Nashville city employees will receive pay raises in the coming year’s Metro budget.
Mayor David Briley announced Monday that he is including a 3 percent cost-of-living increase for all employees, saying that city finances are “back on track” after raises were canceled last year, which triggered criticism from several employee unions.
“It’s been a stressful year for employees, and the city, wondering about the city’s finances,” Briley told WPLN. “We’ve done a lot of work in the last year to get our numbers under control so we could demonstrate to both our employees and the citizens here that our budget is under control.”
The mayor said a combination of factors now make the raises possible. Those include a year of cost-cutting within Metro departments, plus revenue growth of at least $80 million from sales taxes and property taxes.
“That’s the kind of money that gives us the ability to go out and do the cost-of-living adjustments,” Briley said. “We are a prosperous and growing city, and we should have revenue growth, and that’s where we are this year.”

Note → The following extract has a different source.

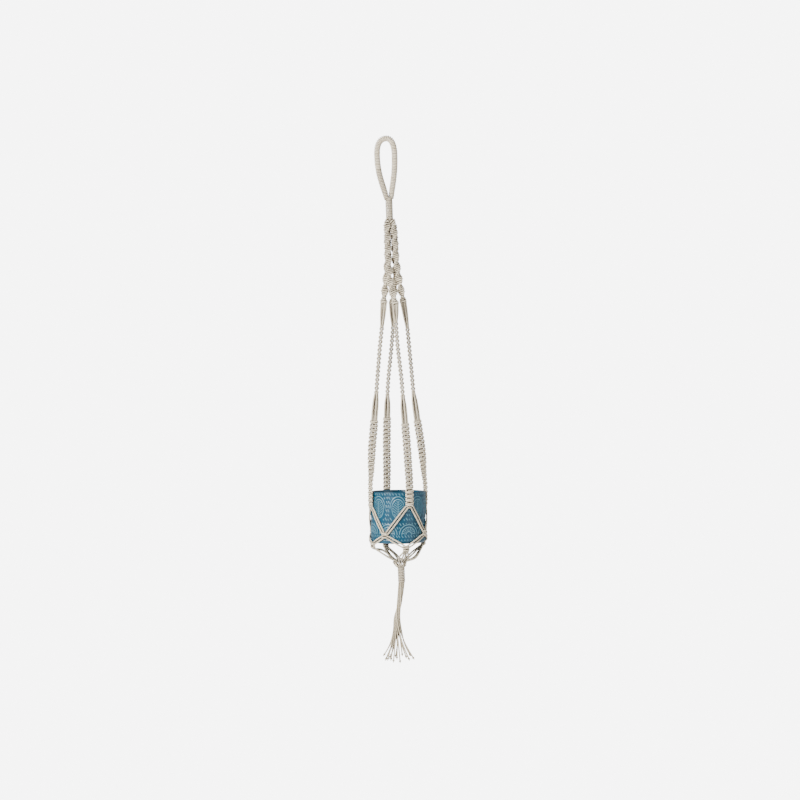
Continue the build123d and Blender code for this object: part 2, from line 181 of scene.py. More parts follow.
# %% Tassel cords
TASSEL_HEIGHTS = (-1.0200, -1.0420, -1.0660, -1.0840, -1.1060, -1.1360, -1.1710)
TASSEL_ROUTES = (
    ((-0.0063, 0.0001), (-0.0081, -0.0036), (-0.0114, -0.0061), (-0.0130, -0.0069),
     (-0.0146, -0.0081), (-0.0104, -0.0081), (-0.0015, -0.0082),
     (0.0102, -0.0080, -1.2000)),
    ((-0.0028, -0.0009), (-0.0047, -0.0019), (-0.0107, -0.0025), (-0.0129, -0.0034),
     (-0.0161, -0.0048), (-0.0146, -0.0054), (-0.0122, -0.0086),
     (-0.0104, -0.0090, -1.2045)),
    ((-0.0052, 0.0035), (-0.0086, 0.0017), (-0.0097, 0.0009), (-0.0130, 0.0001),
     (-0.0177, -0.0015), (-0.0173, -0.0027), (-0.0214, -0.0060),
     (-0.0253, -0.0080, -1.2027)),
    ((-0.0026, 0.0058), (-0.0068, 0.0052), (-0.0089, 0.0042), (-0.0129, 0.0035),
     (-0.0192, 0.0017), (-0.0200, 0.0000), (-0.0258, -0.0026),
     (-0.0310, -0.0075, -1.1983)),
    ((0.0010, 0.0062), (-0.0037, 0.0069), (-0.0080, 0.0077), (-0.0130, 0.0071),
     (-0.0209, 0.0050), (-0.0227, 0.0027), (-0.0298, -0.0004),
     (-0.0383, -0.0060, -1.1985)),
    ((-0.0053, -0.0033), (-0.0058, -0.0062), (-0.0080, -0.0068), (-0.0095, -0.0070),
     (-0.0114, -0.0065), (-0.0072, -0.0052), (0.0042, -0.0034),
     (0.0204, -0.0010, -1.1990)),
    ((0.0000, -0.0029), (-0.0015, -0.0028), (-0.0072, -0.0033), (-0.0094, -0.0035),
     (-0.0129, -0.0033), (-0.0119, -0.0027), (-0.0046, -0.0020),
     (0.0037, -0.0020, -1.1953)),
    ((0.0028, -0.0009), (-0.0001, 0.0003), (-0.0063, -0.0001), (-0.0095, 0.0000),
     (-0.0144, 0.0000), (-0.0146, 0.0001), (-0.0158, -0.0006),
     (-0.0172, -0.0010, -1.1970)),
    ((-0.0017, 0.0024), (-0.0052, 0.0021), (-0.0054, 0.0035), (-0.0095, 0.0035),
     (-0.0159, 0.0033), (-0.0173, 0.0027), (-0.0226, 0.0019),
     (-0.0306, 0.0004, -1.1910)),
    ((0.0017, 0.0024), (-0.0018, 0.0036), (-0.0045, 0.0069), (-0.0094, 0.0069),
     (-0.0174, 0.0065), (-0.0200, 0.0054), (-0.0276, 0.0044),
     (-0.0369, 0.0025, -1.1897)),
    ((0.0042, 0.0047), (-0.0002, 0.0066), (-0.0038, 0.0102), (-0.0093, 0.0104),
     (-0.0190, 0.0098), (-0.0227, 0.0081), (-0.0325, 0.0066),
     (-0.0464, 0.0010, -1.1890)),
    ((-0.0027, -0.0057), (-0.0025, -0.0073), (-0.0048, -0.0079), (-0.0060, -0.0070),
     (-0.0081, -0.0050), (-0.0046, -0.0022), (0.0014, 0.0030),
     (0.0130, 0.0080, -1.1925)),
    ((0.0008, -0.0063), (0.0007, -0.0059), (-0.0037, -0.0044), (-0.0060, -0.0035),
     (-0.0096, -0.0017), (-0.0092, 0.0002), (-0.0070, 0.0046),
     (-0.0050, 0.0080, -1.1910)),
    ((0.0040, -0.0048), (0.0027, -0.0029), (-0.0029, -0.0009), (-0.0061, 0.0000),
     (-0.0111, 0.0015), (-0.0119, 0.0027), (-0.0152, 0.0062),
     (-0.0200, 0.0085, -1.1935)),
    ((0.0060, -0.0018), (0.0032, 0.0005), (-0.0021, 0.0026), (-0.0060, 0.0034),
     (-0.0127, 0.0048), (-0.0146, 0.0054), (-0.0218, 0.0080),
     (-0.0330, 0.0090, -1.1960)),
    ((0.0061, 0.0016), (0.0022, 0.0039), (-0.0012, 0.0061), (-0.0058, 0.0070),
     (-0.0139, 0.0082), (-0.0173, 0.0081), (-0.0284, 0.0106),
     (-0.0430, 0.0095, -1.2005)),
)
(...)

Briley and the Metro Council have faced steady pressure to fund pay raises for the past year. Employees had been promised three consecutive years of increases, but the mayor and council canceled that sequence after just one, citing lean times for city finances.

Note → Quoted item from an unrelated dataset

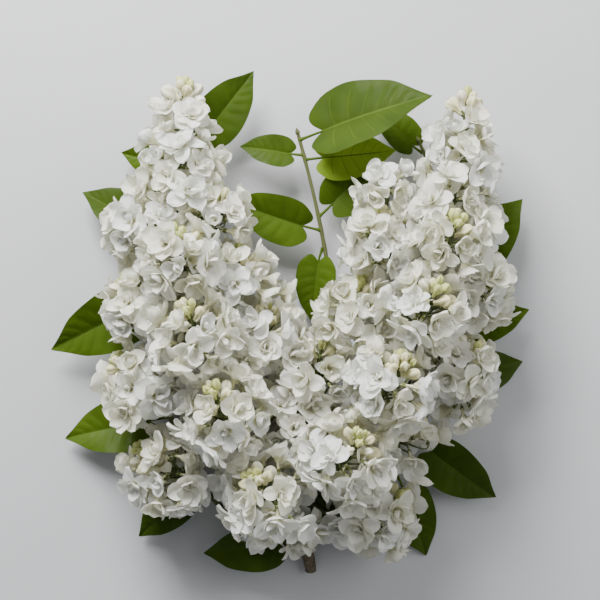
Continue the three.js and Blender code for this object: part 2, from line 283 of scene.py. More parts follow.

“Last year, there was a series of events that resulted in virtually no revenue growth,” Briley said.
At the time, the unions for Metro employees, teachers, firefighters and police officers pleaded for leaders to find funding. They also backed a failed attempt to have the property tax rate increased — which Briley resisted.
Since the raises were canceled, union groups have kept up steady pressure. City firefighters and police have even posted criticisms about broken promises on local billboards.
Briley said he was aware of those campaigns, but that he has spoken to Metro employees who understood the city’s financial pinch.
On Monday, news of the pay raises were met with mixed feelings from the leaders of the firefighter and police unions, both of whom suggested that these raises don’t make up for last year’s gap.
“I hope we can continue to work towards the promise that was made,” said Mark Young, president of the local chapter of the International Association of Fire Fighters. “If the promise was fulfilled, that would be a 6 percent increase. But a 3 percent is a start.”
Young said the bigger challenge for Nashville is keeping up with growth. He said Metro spending on fire and rescue staffing and services should increase along with the pay raises.
“Public safety has got to grow along with the city as it grows,” he said.
James Smallwood, president of the local Fraternal Order of Police, said he appreciates the mayor’s intent.
“But promises were made. Those promises need to be kept fully. We can’t just keep half of a promise and expect everybody to be happy with it,” Smallwood told WPLN.
He said the FOP sent its own proposal to the mayor on Monday morning, but was not included in conversations about the cost-of-living increase.
The president of the employees union, SEIU Local 205, also issued a statement Monday. Brad Rayson said the group is “very pleased” and will work with the Metro Council to encourage passage of the budget.
Budget Season Approaches
While the mayor’s full budget proposal isn’t due until April, he said he announced the cost-of-living increases as soon as the administration was comfortable that they could be funded.
The mayor is also in a campaign year. So far, he faces state Rep. John Ray Clemmons, D-Nashville, and former Vanderbilt University professor Carol Swain.
This is a developing story that will be updated.